▶ _INSTRUCTION_
From the listing below, extract each line containing the string "True".

________________________________________

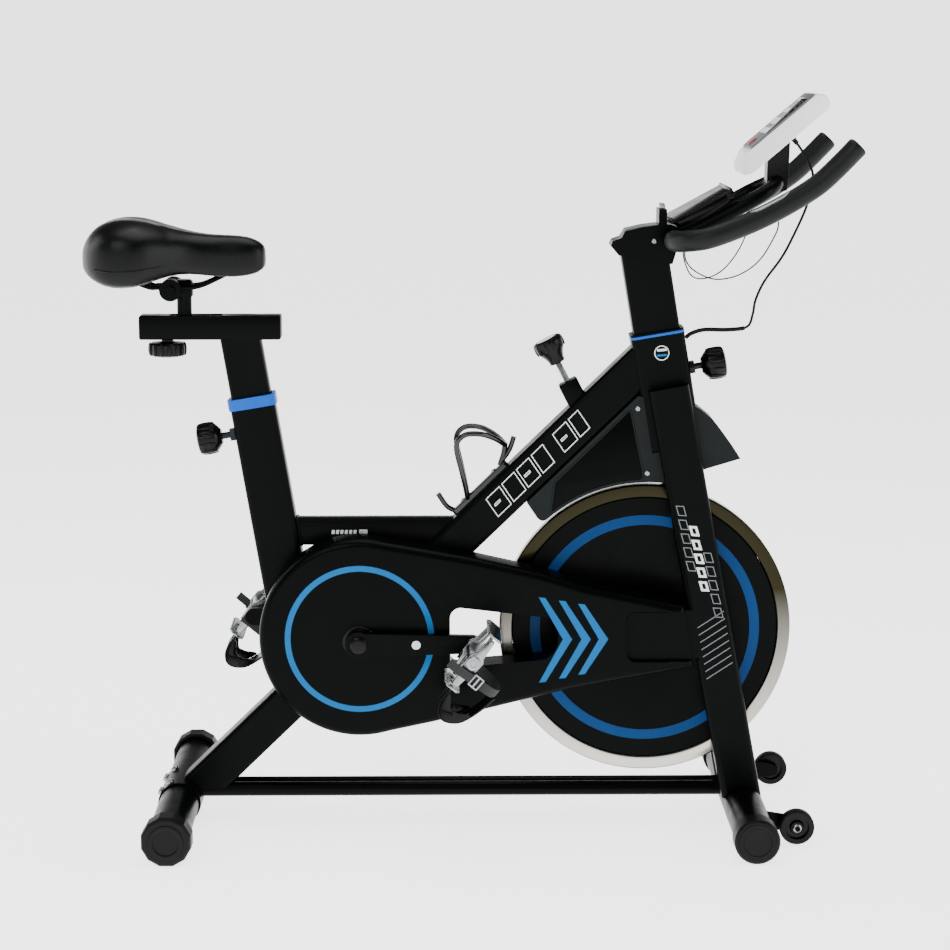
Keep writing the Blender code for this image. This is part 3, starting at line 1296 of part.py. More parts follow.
tray_at = over_loop(0.019, TRAY_LIFT)
tray = box("device_tray", (TRAY_LENGTH, TRAY_WIDTH, TRAY_THICKNESS), (tray_at[0], 0, tray_at[1]),
           (0, -TRAY_ANGLE, 0), 0.0015)
for side in (-1, 1):
    cheek_outline = [over_loop(-0.020, LOOP_RADIUS + 0.0055), over_loop(0.010, LOOP_RADIUS + 0.0008),
                     over_loop(0.056, LOOP_RADIUS + 0.0008), over_loop(0.062, TRAY_LIFT),
                     over_loop(-0.026, TRAY_LIFT)]
    cheek_y = side * LOOP_HALF_WIDTH
    join(tray, side_prism("tray_cheek_%d" % side, [cheek_outline], cheek_y - 0.003, cheek_y + 0.003))
lip_at = over_loop(0.063, TRAY_LIFT - 0.006)
join(tray, cylinder("tray_lip", 0.0065, TRAY_WIDTH - 0.006, (lip_at[0], 0, lip_at[1]), ACROSS, 20))
finish(tray, LOOK_PLASTIC)

# ---------------------------------------------------------------- monitor


def on_monitor(along_face, out):
    """A point on the monitor, measured up its face and out of it, from its middle."""
    x = MONITOR_X + along_face * math.cos(MONITOR_ANGLE) - out * math.sin(MONITOR_ANGLE)
    z = MONITOR_Z + along_face * math.sin(MONITOR_ANGLE) + out * math.cos(MONITOR_ANGLE)
    return (x, z)


half_length = MONITOR_LENGTH / 2
half_thick = MONITOR_THICKNESS / 2
MONITOR_OUTLINE = [
    (-half_length, -0.0080), (-half_length + 0.0130, -half_thick), (half_length - 0.0080, -half_thick),
    (half_length, -half_thick + 0.0080), (half_length, half_thick - 0.0080), (half_length - 0.0080, half_thick),
    (-half_length + 0.0260, half_thick), (-half_length + 0.0060, half_thick - 0.0100),
]
housing = side_prism("monitor_housing", [[on_monitor(a, b) for a, b in MONITOR_OUTLINE]],
                     -MONITOR_WIDTH / 2, MONITOR_WIDTH / 2)
soft_edges = housing.modifiers.new("edges", "BEVEL")
soft_edges.width = 0.004
soft_edges.segments = 2
soft_edges.limit_method = "ANGLE"
BUTTON_ALONG = -0.036
BUTTON_RADIUS = 0.0065
button_bore = on_monitor(BUTTON_ALONG, half_thick)
cut(housing, cylinder("button_bore", BUTTON_RADIUS + RUN, 0.008, (button_bore[0], 0, button_bore[1]),
                      (0, -MONITOR_ANGLE, 0), 24, CUTTERS))
finish(housing, LOOK_WHITE)
BUTTON_HEIGHT = 0.0045
BUTTON_REST = 0.0013
button_at = on_monitor(BUTTON_ALONG, half_thick + BUTTON_REST - BUTTON_HEIGHT / 2)
button = cylinder("monitor_button", BUTTON_RADIUS, BUTTON_HEIGHT, (button_at[0], 0, button_at[1]),
                  (0, -MONITOR_ANGLE, 0), 24)
finish(button, ((0.55, 0.01, 0.015), 0.40, 0.0), False)

loop_front = LOOP_ROUTE[-1]
BRACKET_PLATE = [
    on_monitor(-0.050, -half_thick - GAP),
    on_monitor(0.030, -half_thick - GAP),
    on_monitor(0.030, -half_thick - 0.0050),
    on_monitor(0.006, -half_thick - 0.0070),
    (loop_front[0] + 0.0170, loop_front[2] + 0.0120),
    (loop_front[0] + 0.0150, loop_front[2] - 0.0120),
    (loop_front[0] - 0.0040, loop_front[2] - 0.0155),
    (loop_front[0] - 0.0150, loop_front[2] - 0.0040),
    (loop_front[0] - 0.0150, loop_front[2] + 0.0120),
    on_monitor(-0.036, -half_thick - 0.0060),
    on_monitor(-0.050, -half_thick - 0.0040),
]
monitor_bracket = side_prism("monitor_bracket", [BRACKET_PLATE], -0.017, 0.017)
cut(monitor_bracket, pipe("bracket_bore", whole_loop, LOOP_RADIUS + GAP, 2, collection=CUTTERS))
finish(monitor_bracket, LOOK_PLASTIC)

# ---------------------------------------------------------------- tension knob, rod and brake
ARM_THICK = 0.008
BRAKE_ARM_LENGTH = 0.096
BRAKE_ARM_ANGLE = math.radians(9.0)
BRAKE_ARM_WIDTH = 0.020


def on_arm(distance, lift):
    """A point along the brake arm from its pivot, and above its middle line."""
    x = BRAKE_PIVOT_X + distance * math.cos(BRAKE_ARM_ANGLE) - lift * math.sin(BRAKE_ARM_ANGLE)
    z = BRAKE_PIVOT_Z + distance * math.sin(BRAKE_ARM_ANGLE) + lift * math.cos(BRAKE_ARM_ANGLE)
    return (x, z)


arm_middle = on_arm(BRAKE_ARM_LENGTH / 2, 0)
brake_arm = box("brake_arm", (BRAKE_ARM_LENGTH, BRAKE_ARM_WIDTH, ARM_THICK), (arm_middle[0], 0, arm_middle[1]),
                (0, -BRAKE_ARM_ANGLE, 0))
join(brake_arm, cylinder("brake_pin", BRAKE_PIN_RADIUS, 2 * GUARD_HALF - 0.001, (BRAKE_PIVOT_X, 0, BRAKE_PIVOT_Z),
                         ACROSS, 20),
     cylinder("brake_eye", 0.0075, BRAKE_ARM_WIDTH, (BRAKE_PIVOT_X, 0, BRAKE_PIVOT_Z), ACROSS, 24))
finish(brake_arm, LOOK_STEEL)
PAD_LENGTH = 0.052
PAD_HEIGHT = 0.024
pad_at = on_arm(BRAKE_ARM_LENGTH - 0.004 - PAD_LENGTH / 2, -ARM_THICK / 2 - GAP - PAD_HEIGHT / 2)
brake_pad = box("brake_pad", (PAD_LENGTH, BRAKE_ARM_WIDTH, PAD_HEIGHT), (pad_at[0], 0, pad_at[1]),
                (0, -BRAKE_ARM_ANGLE, 0))
cut(brake_pad, cylinder("pad_curve", WHEEL_RADIUS + BRAKE_GAP, 0.08, (WHEEL_X, 0, WHEEL_Z), ACROSS, 128, CUTTERS))
finish(brake_pad, ((0.10, 0.075, 0.045), 0.9, 0.0))

# the rod ends just above the arm
tan_arm = math.tan(BRAKE_ARM_ANGLE)
arm_top_z = BRAKE_PIVOT_Z + ARM_THICK / 2 / math.cos(BRAKE_ARM_ANGLE) - BRAKE_PIVOT_X * tan_arm
rod_reach = (TENSION_Z - arm_top_z - TENSION_X * tan_arm) / (math.cos(TENSION_TILT) + math.sin(TENSION_TILT) * tan_arm)
ROD_CLEARANCE = 0.0032
rod_end = rod_reach - ROD_CLEARANCE
ROD_START = -0.030
rod_at = tension_point((ROD_START + rod_end) / 2)
tension_rod = cylinder("tension_rod", TENSION_ROD_RADIUS, rod_end - ROD_START, (rod_at[0], 0, rod_at[1]),
                       TENSION_ROTATION, 24)
finish(tension_rod, LOOK_STEEL, True)
KNOB_BOTTOM = -0.016
KNOB_TALL = 0.040
knob_profile = [
    (0.0, KNOB_TALL),
    (0.0190, KNOB_TALL),
    (0.0225, KNOB_TALL - 0.0020),
    (0.0237, KNOB_TALL - 0.0060),
    (0.0230, 0.0250),
    (0.0170, 0.0140),
    (0.0120, 0.0060),
    (0.0110, 0.0),
    (TENSION_ROD_RADIUS + RUN, 0.0),
    (TENSION_ROD_RADIUS + RUN, KNOB_BOTTOM - ROD_START + RUN),
    (0.0, KNOB_BOTTOM - ROD_START + RUN),
]
knob_base = tension_point(KNOB_BOTTOM)
tension_knob = turned("tension_knob", knob_profile, (knob_base[0], 0, knob_base[1]), TENSION_ROTATION, 28)
finish(tension_knob, LOOK_PLASTIC, True)

# ---------------------------------------------------------------- cords
SENSOR_ROUTE = [
    (0.3282, 0.000, 0.7432),
    (0.3370, 0.000, 0.7500),
    (0.3560, -0.004, 0.7560),
    (0.3900, -0.014, 0.7570),
    (0.4180, -0.020, 0.7620),
    (0.4260, -0.020, 0.7800),
    (0.4300, -0.020, 0.8020),
    (0.4430, -0.018, 0.8300),
    (0.4680, -0.014, 0.8640),
    (0.4850, -0.010, 0.8950),
    (0.5050, -0.006, 0.9400),
    (0.5140, -0.004, 0.9800),
    (0.5080, -0.002, 1.0050),
    (0.4980, 0.000, 1.0210),
    (0.4905, 0.000, 1.0318),
]
sensor = pipe("sensor_cable", smooth_path(SENSOR_ROUTE, 0.012), 0.0020, 1)
finish(sensor, LOOK_RUBBER, True)


def pulse_route(side, low):
    """A pulse wire from beside the post to the underside of one grip."""
    return [
        (0.3235, side * 0.010, 0.8850),
        (0.3260, side * 0.018, 0.8600),
        (0.3400, side * 0.040, 0.8450 - low),
        (0.3650, side * 0.075, 0.8380 - low),
        (0.3950, side * 0.110, 0.8480 - low),
        (0.4220, side * 0.132, 0.8720 - low / 2),
        (0.4420, side * BAR_HALF_WIDTH, 0.9100),
        (0.4460, side * BAR_HALF_WIDTH, 0.9272),
    ]


for label, side, low in (("right", -1, 0.0), ("left", 1, 0.012)):
    wire = pipe("pulse_cable_" + label, smooth_path(pulse_route(side, low), 0.010), 0.0011, 1)
    finish(wire, LOOK_RUBBER, True)
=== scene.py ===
"""Visual model of an indoor training bike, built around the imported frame."""

import json
import logging
import math
from collections.abc import Callable, Iterable, Sequence
from dataclasses import dataclass
from enum import Enum
from typing import Any

import bmesh
import bpy
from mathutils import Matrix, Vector

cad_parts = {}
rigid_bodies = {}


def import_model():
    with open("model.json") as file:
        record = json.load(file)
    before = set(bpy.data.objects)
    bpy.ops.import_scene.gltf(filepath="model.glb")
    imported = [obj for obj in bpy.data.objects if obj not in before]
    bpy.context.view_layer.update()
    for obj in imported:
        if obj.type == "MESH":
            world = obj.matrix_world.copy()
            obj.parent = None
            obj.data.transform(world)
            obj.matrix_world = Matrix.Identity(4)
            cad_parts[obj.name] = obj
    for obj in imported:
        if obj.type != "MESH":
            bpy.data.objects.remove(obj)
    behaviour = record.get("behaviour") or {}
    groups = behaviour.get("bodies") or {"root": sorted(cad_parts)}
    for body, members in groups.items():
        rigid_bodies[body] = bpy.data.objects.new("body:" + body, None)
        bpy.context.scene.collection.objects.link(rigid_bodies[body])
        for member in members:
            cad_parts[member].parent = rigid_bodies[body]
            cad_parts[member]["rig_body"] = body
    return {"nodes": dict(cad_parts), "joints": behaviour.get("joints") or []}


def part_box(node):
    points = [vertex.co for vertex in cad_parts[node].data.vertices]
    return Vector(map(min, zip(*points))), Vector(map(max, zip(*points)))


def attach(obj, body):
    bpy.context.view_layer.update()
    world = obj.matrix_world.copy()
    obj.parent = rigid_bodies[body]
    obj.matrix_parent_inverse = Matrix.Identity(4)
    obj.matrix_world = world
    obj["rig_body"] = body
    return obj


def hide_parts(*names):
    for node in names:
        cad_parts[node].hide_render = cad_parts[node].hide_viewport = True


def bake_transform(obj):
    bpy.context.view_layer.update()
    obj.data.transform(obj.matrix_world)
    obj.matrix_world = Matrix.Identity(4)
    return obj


LOG = logging.getLogger("training_bike")
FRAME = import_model()
Flat = tuple[float, float]
Node = bpy.types.Node
Object = bpy.types.Object
Socket = bpy.types.NodeSocket

MM = 0.001
FORWARD = Vector((1, 0, 0))
LEFT = Vector((0, 1, 0))
UP = Vector((0, 0, 1))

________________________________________

▶ _OUTPUT OF THE EXERCISE_
finish(tension_rod, LOOK_STEEL, True)
finish(tension_knob, LOOK_PLASTIC, True)
finish(sensor, LOOK_RUBBER, True)
    finish(wire, LOOK_RUBBER, True)
        cad_parts[node].hide_render = cad_parts[node].hide_viewport = True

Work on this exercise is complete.